As manager of the New York Yankees and an employee of George Steinbrenner, Buck Showalter often finds himself in one of the most unnerving positions in baseball: prone on a cot in the complete darkness of a windowless room with the visages of dead Yankees looking upon him and an eerie silence broken only by some strange noises coming from beyond the concrete-block walls. (It may be rats, but he isn't sure.) This is his Yankee Stadium office, where he often spends his nights, Dick Vermeil-style, waiting for an 8 a.m. wake-up call from the guard in the lobby upstairs. "When the door is closed, the lock is turned and the lights are off," Showalter says, "there is no darker place anywhere."

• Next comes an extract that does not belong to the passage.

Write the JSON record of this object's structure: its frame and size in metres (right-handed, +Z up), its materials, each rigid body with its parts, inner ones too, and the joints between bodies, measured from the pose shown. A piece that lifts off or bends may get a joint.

Last Friday, with Martin, Gehrig and Ruth on the walls and Brian Butterfield, one of his coaches, on the couch, Showalter slept there. He had reported for that night's 7 o'clock game against the Boston Red Sox at 10 a.m., managed his team to a 3-1 victory, eaten dinner in his office, watched a videotape of the game several times and then studied a videotape of the most recent outing of Roger Clemens, Boston's starting pitcher the next day. The Yankees went out and won that afternoon too, coming from behind in the ninth inning for a 6-5 victory.
Such a routine has left Showalter, who turns 38 this month, with a complexion the color of antique-white paint. Flat finish. What little of his personality he chooses to publicly reveal is just as dull. He is so bland that Steinbrenner encouraged him last year to be more controversial. Kicking dirt and jawing with umpires would be a good start, said the Boss. It would help sell tickets. But Showalter has declined to play the jester to the king.

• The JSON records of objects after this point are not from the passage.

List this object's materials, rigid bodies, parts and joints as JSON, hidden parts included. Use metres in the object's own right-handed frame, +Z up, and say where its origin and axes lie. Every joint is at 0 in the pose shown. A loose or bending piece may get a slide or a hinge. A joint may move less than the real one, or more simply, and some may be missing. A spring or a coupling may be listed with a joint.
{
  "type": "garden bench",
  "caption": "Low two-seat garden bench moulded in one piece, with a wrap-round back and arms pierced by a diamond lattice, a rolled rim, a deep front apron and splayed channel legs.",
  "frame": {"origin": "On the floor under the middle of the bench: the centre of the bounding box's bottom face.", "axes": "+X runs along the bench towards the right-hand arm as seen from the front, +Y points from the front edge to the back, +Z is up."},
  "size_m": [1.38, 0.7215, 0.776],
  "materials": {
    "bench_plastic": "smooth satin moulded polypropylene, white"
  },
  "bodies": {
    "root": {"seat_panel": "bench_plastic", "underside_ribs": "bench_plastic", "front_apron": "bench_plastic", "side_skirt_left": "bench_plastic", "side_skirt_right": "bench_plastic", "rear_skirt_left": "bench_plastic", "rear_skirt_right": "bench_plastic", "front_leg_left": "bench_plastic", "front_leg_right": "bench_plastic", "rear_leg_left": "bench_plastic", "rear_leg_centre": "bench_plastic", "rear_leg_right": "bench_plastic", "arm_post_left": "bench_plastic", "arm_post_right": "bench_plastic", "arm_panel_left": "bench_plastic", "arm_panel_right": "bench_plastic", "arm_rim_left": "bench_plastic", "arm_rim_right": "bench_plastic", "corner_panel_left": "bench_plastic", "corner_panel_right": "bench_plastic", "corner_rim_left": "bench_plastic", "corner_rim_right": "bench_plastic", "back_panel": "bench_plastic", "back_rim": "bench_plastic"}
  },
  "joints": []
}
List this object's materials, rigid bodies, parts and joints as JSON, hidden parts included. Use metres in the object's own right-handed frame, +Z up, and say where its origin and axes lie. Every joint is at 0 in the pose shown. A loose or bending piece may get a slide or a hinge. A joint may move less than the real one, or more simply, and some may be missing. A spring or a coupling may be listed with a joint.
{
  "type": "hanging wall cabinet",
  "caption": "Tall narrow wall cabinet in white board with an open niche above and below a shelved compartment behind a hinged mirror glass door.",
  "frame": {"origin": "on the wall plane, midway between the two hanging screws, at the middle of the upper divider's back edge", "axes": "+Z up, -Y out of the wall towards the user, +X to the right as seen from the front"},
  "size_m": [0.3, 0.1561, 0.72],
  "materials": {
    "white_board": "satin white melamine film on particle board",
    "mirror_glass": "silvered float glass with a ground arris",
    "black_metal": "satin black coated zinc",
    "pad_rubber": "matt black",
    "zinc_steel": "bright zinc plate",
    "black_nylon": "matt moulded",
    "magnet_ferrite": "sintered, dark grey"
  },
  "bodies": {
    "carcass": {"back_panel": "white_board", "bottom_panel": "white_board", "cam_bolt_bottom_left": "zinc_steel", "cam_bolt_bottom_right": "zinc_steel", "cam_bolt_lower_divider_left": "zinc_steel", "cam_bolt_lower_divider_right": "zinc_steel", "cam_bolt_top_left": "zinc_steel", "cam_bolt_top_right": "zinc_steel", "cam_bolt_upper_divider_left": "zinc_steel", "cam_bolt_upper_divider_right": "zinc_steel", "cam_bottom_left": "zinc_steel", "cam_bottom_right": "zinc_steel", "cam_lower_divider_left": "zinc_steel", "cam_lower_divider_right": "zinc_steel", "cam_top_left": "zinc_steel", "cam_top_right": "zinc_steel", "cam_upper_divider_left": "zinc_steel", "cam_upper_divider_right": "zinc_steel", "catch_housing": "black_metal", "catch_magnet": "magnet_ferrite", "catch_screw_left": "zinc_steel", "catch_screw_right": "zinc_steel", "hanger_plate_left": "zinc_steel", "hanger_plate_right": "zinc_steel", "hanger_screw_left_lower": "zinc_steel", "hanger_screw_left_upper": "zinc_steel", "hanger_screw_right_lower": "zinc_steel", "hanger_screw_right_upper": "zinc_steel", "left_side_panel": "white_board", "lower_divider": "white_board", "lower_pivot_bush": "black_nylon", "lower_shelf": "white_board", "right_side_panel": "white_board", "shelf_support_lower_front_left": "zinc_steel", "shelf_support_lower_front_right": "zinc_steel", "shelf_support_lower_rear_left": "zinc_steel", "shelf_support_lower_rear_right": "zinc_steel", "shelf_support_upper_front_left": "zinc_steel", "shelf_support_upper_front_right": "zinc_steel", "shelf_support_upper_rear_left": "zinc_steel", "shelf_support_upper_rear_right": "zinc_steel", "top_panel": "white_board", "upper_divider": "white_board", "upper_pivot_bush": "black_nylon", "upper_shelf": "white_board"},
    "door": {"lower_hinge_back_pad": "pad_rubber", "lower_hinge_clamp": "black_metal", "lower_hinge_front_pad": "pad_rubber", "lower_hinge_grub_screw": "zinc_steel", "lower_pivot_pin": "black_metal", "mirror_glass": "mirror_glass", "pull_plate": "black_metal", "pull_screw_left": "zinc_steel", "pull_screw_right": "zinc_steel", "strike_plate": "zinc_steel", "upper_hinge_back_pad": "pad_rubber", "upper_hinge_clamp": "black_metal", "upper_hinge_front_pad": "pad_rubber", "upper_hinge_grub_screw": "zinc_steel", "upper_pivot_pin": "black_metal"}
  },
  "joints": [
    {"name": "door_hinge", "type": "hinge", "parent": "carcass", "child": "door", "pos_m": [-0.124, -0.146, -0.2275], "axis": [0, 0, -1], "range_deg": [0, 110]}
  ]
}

These days, in the few moments when Showalter sleeps, he does so knowing that in his third year managing the Yankees he has the team that he wants. It is a team molded in his image and not the owner's. Two years of weeding have left him with a hardworking team that doesn't kick up any dirt. It is a broadsheet team in a tabloid town.
"The only time we're on the back page now is when it says, YANKEES WIN," says infielder Mike Gallego. "That's it. And hopefully we can continue to do that enough until people will notice and say, 'Hey, they're pretty good.' We'll just keep plugging away like this."
The first two wins over the Red Sox, who entered the series with the best record in baseball (20-7), a seven-game winning streak and their best start in 48 years, typified the Yankees' understated but effective manner: None of their nine runs was driven home with an extra-base hit. New York completed the sweep on Sunday in less characteristic fashion, belting four home runs—including back-to-back-to-back dingers by Danny Tartabull, Mike Stanley and Gerald Williams—in an 8-4 victory. It gave the Yankees their first sweep of the Red Sox in New York since 1985.
It is a rare day when these Yankees are big shots. Ordinarily this is a team whose greatest offensive weapon is the base on balls and whose best player may not be as popular in New York as his sister. Businesslike? Well, this Thursday is Briefcase Day at Yankee Stadium.
After a 3-4 start this season, New York ran off 16 wins in its next 22 games to zero in on what has been an agonizingly elusive achievement: standing alone in first place. The Yankees shared the top spot in the American League East for 18 days last season, but other than one day in the first week of the '92 season, they have not claimed solitary possession of first since July 27, 1988. At week's end New York trailed Boston by a half game.
"The makeup of the team has gotten to the point where we're ready to win," says first baseman Don Mattingly. "It all goes back to when Buck was hired. You could see a whole change coming. He got rid of some wrong attitude, and he brought in the right attitude." Since Showalter arrived, the Yankees have jettisoned high-maintenance players such as Mel Hall, Jesse Barfield, Greg Cadaret and Roberto Kelly. On Friday, after Showalter tired of veteran relief pitcher Jeff Rear-don's grousing about being used in what he felt was a mop-up role, New York released him. Meanwhile, most of the players who have been added to the Yankees have brought World Series experience and reputations for an admirable work ethic: Gallego, rightfielder Paul O'Neill, third baseman Wade Boggs and pitchers Jimmy Key and Terry Mulholland.
Says new leftfielder Luis Polonia, who also played for the Yankees in the 1989 and '90 seasons, "There's no comparison to what it was like before. That wasn't even a team then. It was a bunch of guys worried about their own numbers and trying to get their money. Guys rooted for other guys to screw up so they'd get a chance to play. This is a team right here."